0

Below is a code (obtained from the web http://dwxchange.blogspot.com/2008_08_01_archive.html) that works well in removing carriage returns on a DOS file to Unix. I would like to know how I can go about modifying this code (or any recommended codes to remove carriage returns on multiple files) to work on multiple files in a directory. This code works on one file at a time. Oh by the way, I'm new to the awk command :(

awk '{ sub("\r$", ""); print }' dosfile.txt > unixfile.txt
user2008558
  • 341
  • 5
  • 16
  • 1
    Use a loop.
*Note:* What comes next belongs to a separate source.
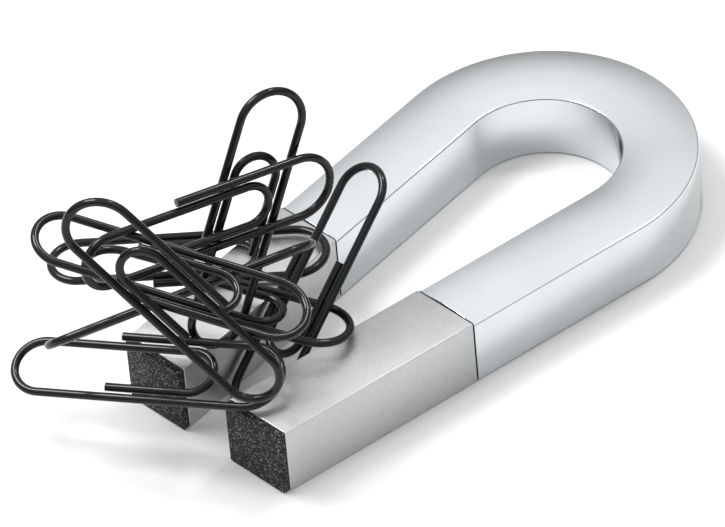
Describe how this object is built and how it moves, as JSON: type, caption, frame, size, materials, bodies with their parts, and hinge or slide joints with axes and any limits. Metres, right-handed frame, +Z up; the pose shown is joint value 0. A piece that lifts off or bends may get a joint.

Try searching a bit, you'll find numerous examples on this site. – devnull Mar 20 '14 at 16:42
  • 1
    Moreover, you probably don't need `awk`. You might make use of utilities like `dos2unix`. – devnull Mar 20 '14 at 16:42
  • Once I had simmilar issue there i seen Carrige return in DOS ^M So i used `sed -e 's/^M//g' input > output` which solved my issue.. Loop it for each filename input and filename output.. or you can directly replace on same file as input – Ashish Mar 20 '14 at 16:51
  • Also dos2unix is already there, which can help you without going for Replacing all escape characters of DOS files one by one – Ashish Mar 20 '14 at 16:53
  • See this [answer](http://stackoverflow.com/a/16768848/970195) for using tools, though `dos2unix` is the easiest if available. – jaypal singh Mar 20 '14 at 16:54
  • I definitely agree that dos2unix is the easiest approach. However, I don't have the utility installed on the unix server. Thanks for the recommending that solution – user2008558 Mar 20 '14 at 16:58
  • 1
    If you don't have `dos2unix`, `tr -d '\r'` would work just about as well, as long as you aren't using an encoding where byte value 13 is part of a valid multi-byte code point... – twalberg Mar 20 '14 at 18:18
  • sed -i 's/\r//' DIR/*.txt. This approach worked for me. Also the link Jaypal provided provides valuable information as well – user2008558 Mar 20 '14 at 19:14
  • 2
    @twalberg: Why would that not work with some encodings? In the POSIX specification `tr -d` is specified to work on characters, not on bytes.. – Scrutinizer Mar 20 '14 at 20:17
  • @Scrutinizer I was thinking of the not entirely uncommon case where a users environment is set to a single-byte-encoding locale (C, iso8859, etc) but processing files that are multibyte encoded (not UTF8, because 0xd is not a valid extension byte there, but maybe some other encodings that predate the Unicode family or something...). No specific examples in mind, just something to be aware of... In other words, in cases where `tr` thinks it's just processing a stream of single-byte characters, but it isn't really... – twalberg Mar 20 '14 at 20:20

0 Answers0